Roger Ebert’s review almost entirely leaves out Private Joker. He doesn’t find him as a memorable character as the drill instructor or Private Pyle as he implies when he says: “After the departure of his two most memorable characters, the sergeant and the tubby kid, he is left with no charactors (or actors) that we really care much about.” (Ebert 2).I couldn’t disagree more with Roger Ebert on this. Kubrick portrays Private Joker as one of the only humane characters besides Pyle. Joker is the only one out of the Platoon that helps Pyle out in becoming a better soldier, even though he is told to by Sergeant Hartman. Ebert then decides to concentrate more on the connection between sex and war, but he does not try to tell why this connection exists. In one scene the soldiers sleep with their rifles, but before they go to bed they chant: “This is my rifle. There are many like it but this one is mine. My rifle is my best friend. It is my life. I must master it as I must master my life. Without me, my rifle is useless. Without my rifle I am useless.” The fact that these men are being told that without a gun, they are useless just seems absurd, but this is what really happens in military training. These soldiers are even told to give their rifles a name, making more of a bond between them and their killing contraption. I think that because if he did tell of why this connection existed, it would shed a whole new light upon the film that would make you think a lot more deeply of why things are how they are. This connection should be more of a parallel between “Love and War” not “Sex and War”. This would then unmask the main theme and moral argument of the film that the Military trains the average man to become an inhumane killing machine.

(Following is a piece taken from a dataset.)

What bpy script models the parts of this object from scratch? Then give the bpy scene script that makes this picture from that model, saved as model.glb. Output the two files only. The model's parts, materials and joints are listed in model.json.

Roger Ebert only somewhat mentions the film’s actual theme only once in his analysis and that is “Kubrick seems to want to tell us the story of characters to show how the war affected them, but it has been long since he allowed spontaneous human nature into his films that he no longer knows how.”(Ebert 2). Now it is a well known fact in the movie business that Stanley Kubrick’s movies almost always have to do with the dehumanization of certain characters. It is the exception that is it every character in this movie that goes through the process. The movie starts with a group of “runts” scared and lost in boot camp and the movie ends with the same group of men, with the exception of a few new characters, who are now “born to kill” soldiers with no remorse for their fellow man. Private Joke is deviation from this group: he is wearing a peace symbol on his chest, but has “Born to Kill” written on his helmet. One of the generals in the movie points it out but Joker never explains why it is there. I believe Kubrick put the pin on his chest to show that Joker has peace in his heart, but his head has been tampered with by the United States Military. Now he is a machine that has been re-"Born to Kill" and has one purpose, and that is to kill.Roger Ebert insists on comparing this movie to other war movies, but I believe this movie is beyond other war movies. It is not a movie about the war itself, it is a movie about the dehumanizing of our fellow Americans who enlist into the marines and lose their respect for the life of others.

I have yet to see a Stanley Kubrick film that is not just pleasing for the eyes, but also unsettling for the mind. Every movie he makes is very thought provoking and almost always brings up some moral argument. Full Metal Jacket is probably the greatest example of this, but Roger Ebert would prefer a movie such as Platoon to show that "war is hell". Full Metal Jacket is not necessarily a war movie, but more like a behind-the-scenes of what has to happen for wars to happen. I think it would take a true artist to make a movie that sends a powerful message about war that only has less than an hour of actual war and gun fights than a movie like Platoon where its 2 hours of straight combat and special effects. This is not a violent movie, but more of a movie about violence and how the military numbs its soldiers to violence. When you watch a movie like Platoon you aren’t left with any questions, no thoughts linger in your mind, nothing is left up to you to interpret but this is not how Stanley Kubrick would ever make a film.